[Source material start]

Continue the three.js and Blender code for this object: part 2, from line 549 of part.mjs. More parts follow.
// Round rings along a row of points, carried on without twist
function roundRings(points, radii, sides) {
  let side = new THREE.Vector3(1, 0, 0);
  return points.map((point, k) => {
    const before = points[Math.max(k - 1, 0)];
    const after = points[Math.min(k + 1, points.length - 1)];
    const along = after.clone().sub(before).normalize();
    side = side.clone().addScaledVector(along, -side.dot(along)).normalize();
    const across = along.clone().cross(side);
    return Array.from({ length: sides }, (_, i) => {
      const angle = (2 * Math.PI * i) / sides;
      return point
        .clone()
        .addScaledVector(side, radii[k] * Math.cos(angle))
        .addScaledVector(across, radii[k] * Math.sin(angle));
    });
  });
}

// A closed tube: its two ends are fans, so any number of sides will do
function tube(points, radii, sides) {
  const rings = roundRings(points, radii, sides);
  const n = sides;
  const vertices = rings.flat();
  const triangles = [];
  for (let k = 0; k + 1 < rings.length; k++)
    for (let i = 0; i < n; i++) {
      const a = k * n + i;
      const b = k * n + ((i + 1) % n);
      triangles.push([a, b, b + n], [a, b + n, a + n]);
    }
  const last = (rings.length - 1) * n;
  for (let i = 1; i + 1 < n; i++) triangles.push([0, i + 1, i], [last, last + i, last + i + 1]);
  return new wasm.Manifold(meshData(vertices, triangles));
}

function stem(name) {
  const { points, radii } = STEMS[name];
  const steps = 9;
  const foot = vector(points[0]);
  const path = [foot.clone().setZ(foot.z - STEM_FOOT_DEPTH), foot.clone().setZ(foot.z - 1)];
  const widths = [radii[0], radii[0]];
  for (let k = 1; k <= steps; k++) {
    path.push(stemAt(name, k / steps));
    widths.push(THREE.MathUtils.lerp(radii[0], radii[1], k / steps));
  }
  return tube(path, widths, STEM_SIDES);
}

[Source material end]

Goal
Find the word "from" in the data and show each line that holds it.

Written answer
Continue the three.js and Blender code for this object: part 2, from line 549 of part.mjs. More parts follow.
    return Array.from({ length: sides }, (_, i) => {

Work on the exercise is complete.